- [TO BE DONE]: Copy out every line that contains the word "shown".

===== COLLECTED DATA =====

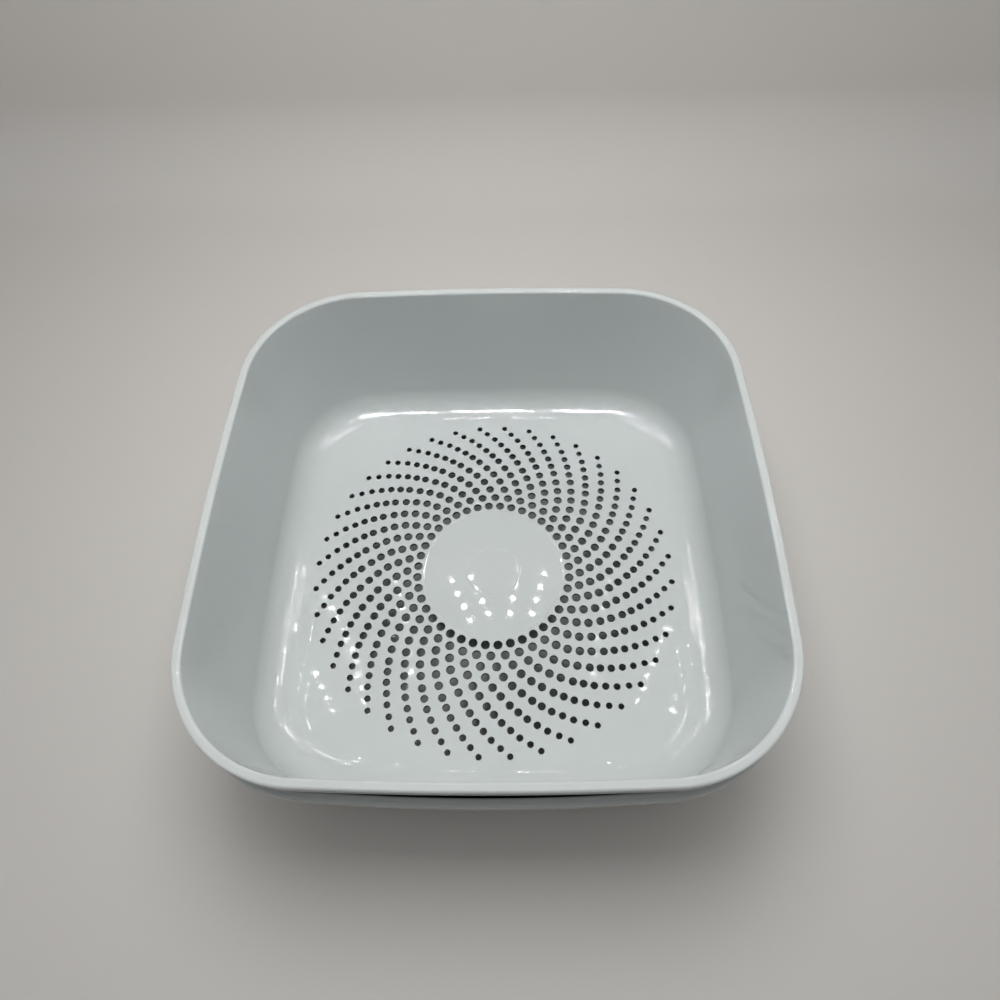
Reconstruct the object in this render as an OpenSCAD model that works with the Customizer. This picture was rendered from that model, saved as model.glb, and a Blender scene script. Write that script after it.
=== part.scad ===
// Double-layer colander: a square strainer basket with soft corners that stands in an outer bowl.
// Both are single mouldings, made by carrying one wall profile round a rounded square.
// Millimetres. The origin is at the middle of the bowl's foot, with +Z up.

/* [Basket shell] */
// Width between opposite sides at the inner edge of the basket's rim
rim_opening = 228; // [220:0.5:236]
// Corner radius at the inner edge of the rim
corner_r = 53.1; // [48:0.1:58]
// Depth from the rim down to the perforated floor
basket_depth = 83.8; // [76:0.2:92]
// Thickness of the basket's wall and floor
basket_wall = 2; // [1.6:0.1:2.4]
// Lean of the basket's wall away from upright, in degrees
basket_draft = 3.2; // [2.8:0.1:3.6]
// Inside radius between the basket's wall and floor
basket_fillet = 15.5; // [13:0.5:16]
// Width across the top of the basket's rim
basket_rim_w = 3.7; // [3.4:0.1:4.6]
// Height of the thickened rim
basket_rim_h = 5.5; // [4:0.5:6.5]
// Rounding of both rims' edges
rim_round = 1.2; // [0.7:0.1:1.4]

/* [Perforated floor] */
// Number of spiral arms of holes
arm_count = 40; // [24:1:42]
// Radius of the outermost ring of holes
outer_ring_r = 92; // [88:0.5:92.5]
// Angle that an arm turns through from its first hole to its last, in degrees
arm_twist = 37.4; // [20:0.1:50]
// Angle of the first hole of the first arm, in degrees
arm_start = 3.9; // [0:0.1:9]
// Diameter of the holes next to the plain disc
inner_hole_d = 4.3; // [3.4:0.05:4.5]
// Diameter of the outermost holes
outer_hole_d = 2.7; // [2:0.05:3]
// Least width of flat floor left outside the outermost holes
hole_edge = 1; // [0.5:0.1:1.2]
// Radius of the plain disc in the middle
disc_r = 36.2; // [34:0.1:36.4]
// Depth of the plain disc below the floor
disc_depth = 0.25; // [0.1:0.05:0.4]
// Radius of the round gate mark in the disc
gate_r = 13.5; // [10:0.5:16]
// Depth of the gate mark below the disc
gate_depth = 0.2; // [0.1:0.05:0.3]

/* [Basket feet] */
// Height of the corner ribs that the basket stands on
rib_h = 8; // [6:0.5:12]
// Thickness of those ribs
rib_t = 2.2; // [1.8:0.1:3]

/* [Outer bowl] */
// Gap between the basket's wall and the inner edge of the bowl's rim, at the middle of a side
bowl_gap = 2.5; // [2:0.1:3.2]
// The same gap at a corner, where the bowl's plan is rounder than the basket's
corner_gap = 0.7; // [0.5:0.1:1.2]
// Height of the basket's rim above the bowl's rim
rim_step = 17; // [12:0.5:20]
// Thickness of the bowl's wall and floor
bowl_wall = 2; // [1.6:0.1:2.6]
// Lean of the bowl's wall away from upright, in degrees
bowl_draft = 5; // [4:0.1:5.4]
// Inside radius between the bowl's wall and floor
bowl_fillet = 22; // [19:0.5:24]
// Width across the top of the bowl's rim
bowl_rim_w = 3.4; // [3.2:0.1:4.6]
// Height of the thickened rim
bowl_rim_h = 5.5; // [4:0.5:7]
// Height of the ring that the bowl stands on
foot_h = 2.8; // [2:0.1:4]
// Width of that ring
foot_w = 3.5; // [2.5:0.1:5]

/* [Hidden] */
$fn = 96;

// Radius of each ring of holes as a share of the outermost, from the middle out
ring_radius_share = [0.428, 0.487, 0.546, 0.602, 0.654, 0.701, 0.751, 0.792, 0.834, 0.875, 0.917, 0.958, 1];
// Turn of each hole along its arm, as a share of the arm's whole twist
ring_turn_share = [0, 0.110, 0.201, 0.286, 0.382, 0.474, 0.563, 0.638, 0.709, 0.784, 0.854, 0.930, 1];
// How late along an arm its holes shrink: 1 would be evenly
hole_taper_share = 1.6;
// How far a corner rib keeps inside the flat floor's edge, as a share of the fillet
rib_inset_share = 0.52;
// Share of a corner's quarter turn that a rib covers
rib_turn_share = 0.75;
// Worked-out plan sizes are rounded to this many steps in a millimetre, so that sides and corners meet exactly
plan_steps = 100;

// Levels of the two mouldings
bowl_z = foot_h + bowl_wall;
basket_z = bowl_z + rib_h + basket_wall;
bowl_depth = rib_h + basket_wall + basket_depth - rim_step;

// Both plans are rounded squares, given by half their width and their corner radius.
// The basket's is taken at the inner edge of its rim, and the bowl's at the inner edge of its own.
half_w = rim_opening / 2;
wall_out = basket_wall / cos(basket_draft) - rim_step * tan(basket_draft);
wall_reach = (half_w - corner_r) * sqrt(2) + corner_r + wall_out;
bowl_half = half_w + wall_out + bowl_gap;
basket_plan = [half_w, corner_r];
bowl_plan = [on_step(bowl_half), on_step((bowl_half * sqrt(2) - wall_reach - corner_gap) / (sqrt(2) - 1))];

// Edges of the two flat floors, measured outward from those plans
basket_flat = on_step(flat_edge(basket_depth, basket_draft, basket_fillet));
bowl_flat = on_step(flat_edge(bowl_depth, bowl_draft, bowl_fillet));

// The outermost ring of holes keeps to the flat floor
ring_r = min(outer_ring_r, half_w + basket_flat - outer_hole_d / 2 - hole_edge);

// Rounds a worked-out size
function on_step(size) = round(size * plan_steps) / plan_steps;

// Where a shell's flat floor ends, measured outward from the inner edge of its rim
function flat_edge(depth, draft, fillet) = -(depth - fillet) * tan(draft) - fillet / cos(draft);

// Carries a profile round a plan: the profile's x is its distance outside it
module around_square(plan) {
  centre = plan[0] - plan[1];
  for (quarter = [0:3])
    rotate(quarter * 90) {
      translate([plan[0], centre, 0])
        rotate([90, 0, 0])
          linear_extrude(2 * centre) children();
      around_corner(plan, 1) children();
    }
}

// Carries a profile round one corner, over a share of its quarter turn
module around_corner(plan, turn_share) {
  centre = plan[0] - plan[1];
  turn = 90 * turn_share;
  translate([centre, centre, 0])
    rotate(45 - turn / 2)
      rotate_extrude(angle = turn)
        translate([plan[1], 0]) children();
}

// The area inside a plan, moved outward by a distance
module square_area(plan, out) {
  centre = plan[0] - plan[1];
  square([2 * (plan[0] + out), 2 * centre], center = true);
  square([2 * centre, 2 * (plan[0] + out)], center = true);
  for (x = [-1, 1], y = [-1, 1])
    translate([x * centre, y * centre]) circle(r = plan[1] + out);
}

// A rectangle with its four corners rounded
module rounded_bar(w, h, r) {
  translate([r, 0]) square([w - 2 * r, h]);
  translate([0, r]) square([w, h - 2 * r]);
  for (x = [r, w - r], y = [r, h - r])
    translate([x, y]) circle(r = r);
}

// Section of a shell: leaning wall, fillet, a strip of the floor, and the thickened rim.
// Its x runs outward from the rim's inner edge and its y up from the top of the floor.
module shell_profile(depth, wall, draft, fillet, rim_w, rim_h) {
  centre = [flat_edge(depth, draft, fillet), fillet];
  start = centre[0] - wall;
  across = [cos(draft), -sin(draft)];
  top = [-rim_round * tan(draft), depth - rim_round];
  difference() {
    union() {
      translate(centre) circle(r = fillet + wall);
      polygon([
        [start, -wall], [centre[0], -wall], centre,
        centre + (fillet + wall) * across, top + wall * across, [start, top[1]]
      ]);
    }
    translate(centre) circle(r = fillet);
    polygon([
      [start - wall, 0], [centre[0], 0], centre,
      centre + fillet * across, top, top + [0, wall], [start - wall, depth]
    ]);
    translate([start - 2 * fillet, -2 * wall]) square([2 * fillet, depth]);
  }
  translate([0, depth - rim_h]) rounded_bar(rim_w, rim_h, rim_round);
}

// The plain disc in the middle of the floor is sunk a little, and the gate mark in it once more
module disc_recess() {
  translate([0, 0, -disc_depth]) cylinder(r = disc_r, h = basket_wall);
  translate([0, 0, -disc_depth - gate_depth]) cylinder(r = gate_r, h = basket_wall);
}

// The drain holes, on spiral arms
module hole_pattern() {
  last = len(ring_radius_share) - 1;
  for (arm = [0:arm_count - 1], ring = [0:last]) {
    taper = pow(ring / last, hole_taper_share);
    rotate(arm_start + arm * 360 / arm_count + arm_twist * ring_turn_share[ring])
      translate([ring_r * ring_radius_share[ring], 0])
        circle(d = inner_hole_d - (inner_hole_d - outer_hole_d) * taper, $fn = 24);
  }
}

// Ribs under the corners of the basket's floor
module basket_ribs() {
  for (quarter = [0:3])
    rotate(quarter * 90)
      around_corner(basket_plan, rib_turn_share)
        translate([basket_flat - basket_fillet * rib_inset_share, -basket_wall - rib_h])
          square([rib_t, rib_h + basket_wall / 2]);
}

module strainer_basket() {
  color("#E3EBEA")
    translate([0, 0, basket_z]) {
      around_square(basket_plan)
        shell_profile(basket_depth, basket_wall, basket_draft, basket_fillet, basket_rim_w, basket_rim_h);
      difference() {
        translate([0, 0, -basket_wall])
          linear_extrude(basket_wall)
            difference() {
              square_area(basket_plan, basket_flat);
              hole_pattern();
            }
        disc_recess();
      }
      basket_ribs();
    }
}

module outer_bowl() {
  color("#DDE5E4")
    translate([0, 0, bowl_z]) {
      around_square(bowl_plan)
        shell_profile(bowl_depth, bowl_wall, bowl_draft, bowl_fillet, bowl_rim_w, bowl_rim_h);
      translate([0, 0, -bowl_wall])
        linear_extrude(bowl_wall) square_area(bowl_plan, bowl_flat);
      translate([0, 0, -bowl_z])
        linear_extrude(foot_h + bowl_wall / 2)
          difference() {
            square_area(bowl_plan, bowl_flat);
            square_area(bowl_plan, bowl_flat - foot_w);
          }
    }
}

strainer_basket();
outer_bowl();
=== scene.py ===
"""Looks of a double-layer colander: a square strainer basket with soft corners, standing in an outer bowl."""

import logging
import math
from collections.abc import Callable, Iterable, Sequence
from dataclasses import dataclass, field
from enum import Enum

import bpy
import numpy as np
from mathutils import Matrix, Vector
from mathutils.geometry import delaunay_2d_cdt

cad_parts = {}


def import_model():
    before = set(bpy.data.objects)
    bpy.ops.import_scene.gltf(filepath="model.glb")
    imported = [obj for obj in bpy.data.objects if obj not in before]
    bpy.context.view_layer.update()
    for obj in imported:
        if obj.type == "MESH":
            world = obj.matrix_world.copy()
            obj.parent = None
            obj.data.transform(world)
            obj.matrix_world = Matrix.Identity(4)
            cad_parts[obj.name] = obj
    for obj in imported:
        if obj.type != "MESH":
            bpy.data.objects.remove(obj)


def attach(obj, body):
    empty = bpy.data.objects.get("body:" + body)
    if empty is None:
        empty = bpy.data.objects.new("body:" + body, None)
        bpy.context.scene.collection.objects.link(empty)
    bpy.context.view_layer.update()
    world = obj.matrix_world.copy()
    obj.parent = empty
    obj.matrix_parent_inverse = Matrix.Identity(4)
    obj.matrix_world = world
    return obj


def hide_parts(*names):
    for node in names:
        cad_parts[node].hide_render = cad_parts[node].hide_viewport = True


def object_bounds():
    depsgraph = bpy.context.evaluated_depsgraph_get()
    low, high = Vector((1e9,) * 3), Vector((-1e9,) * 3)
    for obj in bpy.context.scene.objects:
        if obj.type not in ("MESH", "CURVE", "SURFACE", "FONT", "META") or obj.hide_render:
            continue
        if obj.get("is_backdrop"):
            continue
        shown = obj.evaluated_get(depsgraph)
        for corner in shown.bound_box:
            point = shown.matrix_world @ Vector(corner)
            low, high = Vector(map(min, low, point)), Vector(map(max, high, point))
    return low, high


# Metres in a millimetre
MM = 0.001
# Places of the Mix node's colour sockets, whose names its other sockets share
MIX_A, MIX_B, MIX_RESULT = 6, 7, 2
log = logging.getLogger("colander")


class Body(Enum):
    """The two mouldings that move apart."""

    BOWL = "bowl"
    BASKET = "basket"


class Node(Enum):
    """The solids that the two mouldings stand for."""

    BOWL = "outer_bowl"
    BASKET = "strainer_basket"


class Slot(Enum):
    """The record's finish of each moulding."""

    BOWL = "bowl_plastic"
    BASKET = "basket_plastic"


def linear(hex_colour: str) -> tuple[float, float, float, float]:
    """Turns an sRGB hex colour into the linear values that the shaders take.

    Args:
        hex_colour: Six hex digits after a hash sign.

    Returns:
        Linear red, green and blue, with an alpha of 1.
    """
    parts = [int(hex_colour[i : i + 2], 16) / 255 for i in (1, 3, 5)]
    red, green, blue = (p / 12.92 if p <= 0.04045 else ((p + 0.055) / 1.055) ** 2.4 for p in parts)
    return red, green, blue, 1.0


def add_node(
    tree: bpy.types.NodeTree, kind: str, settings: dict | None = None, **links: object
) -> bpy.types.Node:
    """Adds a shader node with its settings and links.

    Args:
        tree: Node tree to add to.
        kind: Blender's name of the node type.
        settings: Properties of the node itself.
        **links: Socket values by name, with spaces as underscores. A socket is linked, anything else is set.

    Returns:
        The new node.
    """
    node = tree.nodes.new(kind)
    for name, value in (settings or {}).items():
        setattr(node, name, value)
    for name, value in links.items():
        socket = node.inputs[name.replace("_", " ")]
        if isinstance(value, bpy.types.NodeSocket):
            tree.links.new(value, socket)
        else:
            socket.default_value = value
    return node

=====

- [ANSWER]:
        shown = obj.evaluated_get(depsgraph)
        for corner in shown.bound_box:
            point = shown.matrix_world @ Vector(corner)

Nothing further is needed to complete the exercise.